Il est un secret de polichinelle que le lobby Bloomberg travaille à ériger des taxes contre la vape et l’interdiction d’arômes. Plusieurs pays de l’Union européenne ont déjà opté pour cette orientation néo-puritaine. La Commission européenne aimerait imposer à l’ensemble des États membres ces mesures anti- réduction des risques. La destruction des médiations entre société civile et santé publique du quinquennat Macron pourrait être un prélude à l’introduction de mesures de ce type en France. C’est une crainte qui n’a rien de paranoïaque. 

Pensée zéro

Aux rencontres européennes 2022 de l’Institut National du Cancer (INCa), Anca Tomas, de l’organisation subventionnée par la Commission européenne SmokeFree Partnership, a ainsi appelé à des taxes « significatives » contre le vapotage. Sans contradicteur. 

À la question de l’impact disproportionné des méfaits de santé du tabagisme et de l’appauvrissement par les taxes tabac contre les couches les plus pauvres de la société, elle a prétendu, semble-t-il au premier degré, que « deux choses régressives font une bonne chose, selon moi »

Difficile d’illustrer plus clairement l’isolement intellectuel et l’absence d’humanité d’une des principales lobbyistes anti-vape à Bruxelles.
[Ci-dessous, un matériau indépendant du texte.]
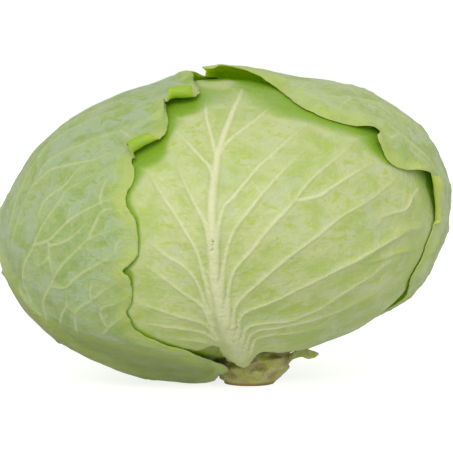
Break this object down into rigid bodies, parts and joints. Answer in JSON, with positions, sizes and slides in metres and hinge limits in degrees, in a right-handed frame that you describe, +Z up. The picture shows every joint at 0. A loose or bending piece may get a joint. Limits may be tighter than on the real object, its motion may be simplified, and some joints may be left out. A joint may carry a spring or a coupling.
{
  "type": "cabbage head",
  "caption": "A flat-headed green cabbage: wrapped, ribbed leaves with waved edges round a dense heart, on a short cut stem",
  "frame": {"origin": "centre of the flat cut face under the stem, which the head stands on", "axes": "+Z up out of the cut face, +X to the head's right along its longest extent, +Y to its back"},
  "size_m": [0.2228, 0.2134, 0.1556],
  "materials": {
    "right_leaf": "waxy green leaf",
    "left_leaf": "waxy blue-green leaf",
    "front_leaf": "pale yellow-green leaf",
    "under_leaf": "olive leaf",
    "side_leaf": "pale green leaf",
    "back_leaf": "waxy green leaf",
    "torn_stalk": "pale torn leaf stalk",
    "stem": "dull beige stem with a brown cut",
    "heart": "pale packed inner leaves"
  },
  "bodies": {
    "root": {"right_leaf": "right_leaf", "left_leaf": "left_leaf", "front_leaf": "front_leaf", "under_leaf": "under_leaf", "side_leaf": "side_leaf", "back_leaf": "back_leaf", "torn_stalk": "torn_stalk", "stem": "stem", "heart": "heart"}
  },
  "joints": []
}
Durant ces rencontres de l’INCa, si le ministre de la Santé n’a pas pipé mot sur le sujet, le directeur de la DGS a, à la manière d’un ministre, annoncé que la France soutiendrait des taxes européennes élevées contre les produits du tabac lors du Conseil européen qui en décidera prochainement. Sans précision sur la question d’une taxation du vapotage dans ce cadre.

Infrapolitique

Le flou persiste. En diffusant cette photo, vape en main, le candidat Macron peut donner l’impression d’un penchant pour la vape, sans avoir verbalisé à aucun moment un engagement, une réflexion, une stratégie ou quoique ce soit sur le sujet. La photo semble faire office d’infrapromesse, tout en maintenant le sujet à un niveau infrapolitique. Pourtant, si ce détail apparaît et que des magazines comme Gala insistent pour attirer l’attention dessus à trois semaines des élections, c’est le signe du poids électoral des trois à quatre millions de vapoteurs et de leurs proches. 

Cependant, durant ces cinq années, aussi bien les vapoteurs que les fumeurs, dont la santé publique gagnerait à ce qu’ils soient de futurs vapoteurs, n’ont jamais été considérés comme des sujets politiques de plein droit. Tout ce qui les concerne, discussions et décisions sur eux, s’est déroulé sans eux, et souvent contre eux. 

À ma connaissance, les candidats concurrents à Emmanuel Macron ne présentent pas non plus de réflexion développée sur le moyen de réduction des risques face à la première cause évitable de maladies et de décès prématurés en France. Cette abstention politique du personnel politicien sur un sujet majeur, sans être le seul, n’invite pas les citoyens à se soucier du processus électoral. Un cliché lancé sur les réseaux sociaux ne saurait répondre à lui seul de cette absence.